Forgotten and Misunderstood: Social Change in Latin America
Forgotten and Misunderstood: Social Change in Latin America
Much of Latin America is in the midst of a period of profound transition and uncertainty. The end of the Cold War dramatically changed an important geopolitical calculation: the role and influence of the United States in the region. Throughout the 1990s, the Clinton Administration readjusted the U.S.'s long-standing approach by pushing for the restoration and consolidation of democratic governments, the neoliberalization of national economies, and the creation of robust civil societies often driven by an emerging human rights discourse.
The coming of the Bush regime and the events of September 11, 2001, brought a temporary re-militarization of the relationship between the U.S. and many Latin America countries for example, the expansion of the multi-billion dollar aid project known as "Plan Colombia," the passage of the heavily interdictive Andean Counterdrug Initiative, and the return of U.S. covert and conventional forces to the remote border regions of the Peruvian, Bolivian, and Brazilian Amazon but the shift in relations had proven irreversible.
As the price of oil rose through the mid-2000s, producer-countries like Venezuela and Mexico began to experience double-digit revenue growth, which (much like in Russia) created a new sense of economic security that in this case could be converted into political independence from the U.S. Suddenly it was the U.S., the world's largest consumer of non-renewable energy resources, that was disadvantageously locked into an involuntary "dependency" on newly resurgent Latin American countries.
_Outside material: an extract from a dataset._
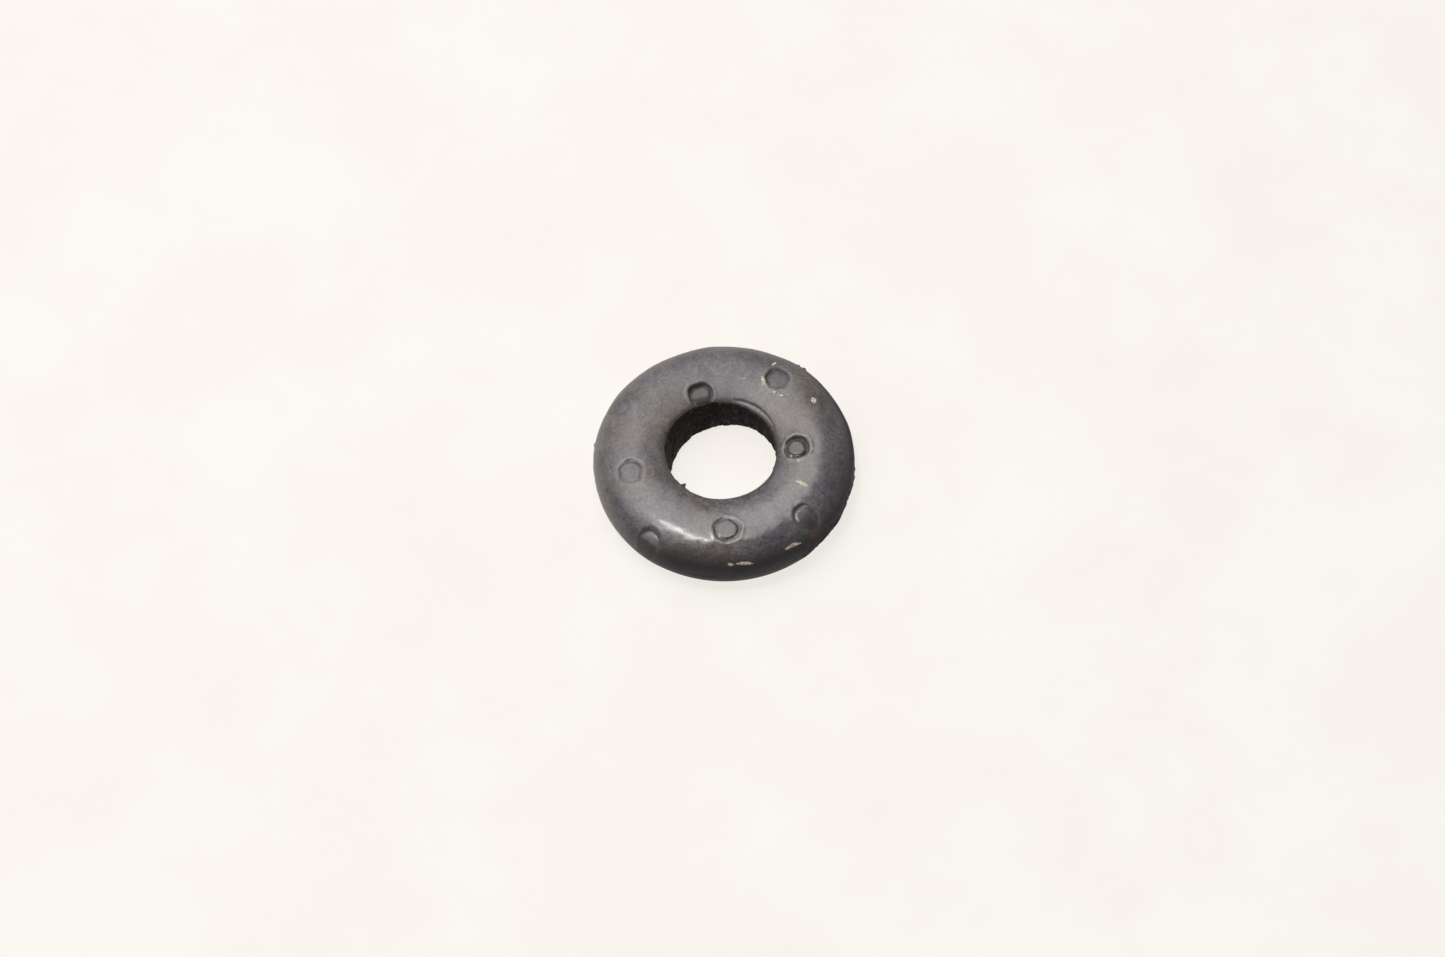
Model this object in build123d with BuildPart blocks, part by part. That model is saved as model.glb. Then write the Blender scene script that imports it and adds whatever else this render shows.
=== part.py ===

Even a country like Bolivia, which discovered and then finally began to actually exploit its natural gas resources, found itself able to dictate the terms of its relationship with the U.S. without having to consider the dire economic circumstances of provoking what the current president, Evo Morales, simply calls "the Empire."
Predictably, these profound economic, ideological, and social shifts both within Latin America, and in U.S.-Latin American relations, have been misapprehended and mischaracterized by U.S. government officials and members of the Beltway punditocracy alike. Leaders like Venezuela's Chávez, Bolivia's Morales, Ecuador's Correa, Brazil's Lula, Uruguay's Vázquez, and now Paraguay’s Lugo are widely lumped together as part of something that's described as a "new left" in Latin America. But as I have argued in a recent book, leaders like Bolivia's Morales have more in common politically and discursively with mid-nineteenth century liberal revolutionaries like Mexico's Benito Pablo Juárez, whose program for social change likewise revolved around the extension of what we would today call human rights to the broad swaths of the population that had been excluded from the promises of liberalism through which the Latin American republics—children of the Enlightenment all—emerged.
What the United States must realize is that with the exception perhaps of Cuba, both the ideology of global communist revolution, and the theory of history and dialectical conflict that structures it, have dissolved in Latin America. This is what will prove to be the most important legacy of the early post-Cold War, in which the language of social conflict was reinterpreted within a human rights framework that both paved the way for the rise of leaders like Evo Morales, and tightly circumscribed the models for social change available to them once they gained power. By siding with the anti-liberal revolutionary forces in places like Bolivia—which led to the mutual expulsions of both countries' ambassadors and a further deterioration in bilateral relations—the U.S. government has (for now) failed to realize the potential in a region whose countries are modeling themselves, explicitly or not, on the Scandinavia of the 1970s, in which redistributive state economic policies were coupled with a robust human rights-based democracy, the development of social services infrastructure, the eager embrace of international norms, and a willingness to promote and develop international and interregional institutions.